COMPUTATIONAL ANALYSIS OF TURBULENT FLOW PHENOMENA IN BAFFLED RECTANGULAR CHANNELS: SINGLE VS. DOUBLE STEP CONFIGURATIONS

Abstract

The  present work shows computational analysis of fluid flow through a rectangular channel modified by single as well as double baffle steps utilizing the finite element method (FEM) within the COMSOL Multi-physics background. The study focuses on the complex relationship of boundary layer separation, vortex generation, and flow phenomena governed by the incompressible Navier-Stokes and continuity equations. To achieve a numerical solution, these second-order governing equations were converted into a first-order system by introducing vorticity as an additional unknown. Discretization was performed using the Galerkin finite element method coupled with a least squares residual approach to manage non-linearity and higher-order terms, while the Newton-Raphson method was utilized for final calculations. Steady-state simulations conducted across a Reynolds number (Re) range of 1 to 500 reveal that vortex formation is strongly dependent on fluid inertia.
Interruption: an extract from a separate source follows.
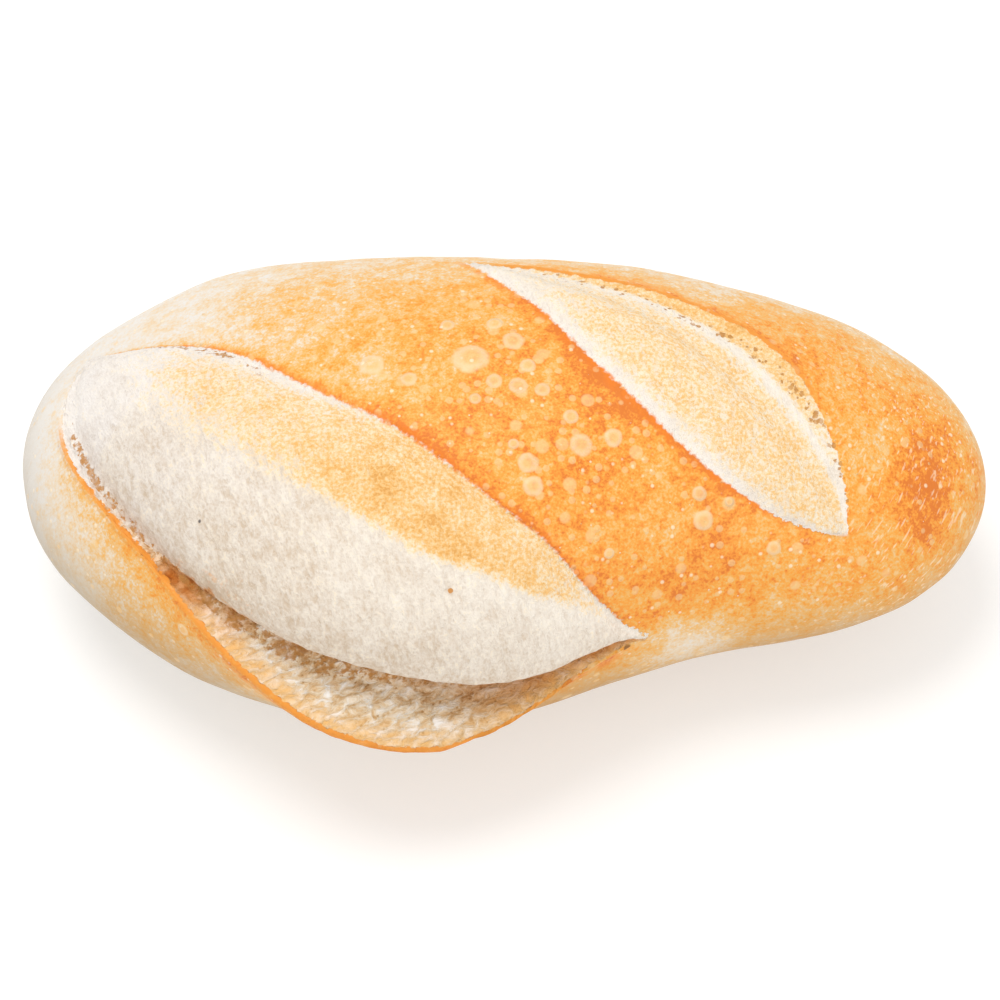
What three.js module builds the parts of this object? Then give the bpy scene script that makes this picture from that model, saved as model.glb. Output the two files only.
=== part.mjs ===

Results indicate that while no vortices appear at Re = 1, distinct primary and secondary vortices begin to form in the corners of the step baffles by Re = 50. As Re increases to 200, these vortices merge, and by Re = 500, the consolidated secondary vortex expands significantly to fill the entire channel domain. Comparative analysis between single- and double-baffle configurations shows that increasing the number of baffles facilitates more energetic and sustained vortex growth, with the double-step geometry reaching a maximum vortex length of approximately 0.20 compared to 0.06 in the single-step design at Re = 500. The numerical results demonstrate strong agreement with established literature, confirming the accuracy of the proposed computational approach for investigating flow efficiency and energy dissipation in baffled channels.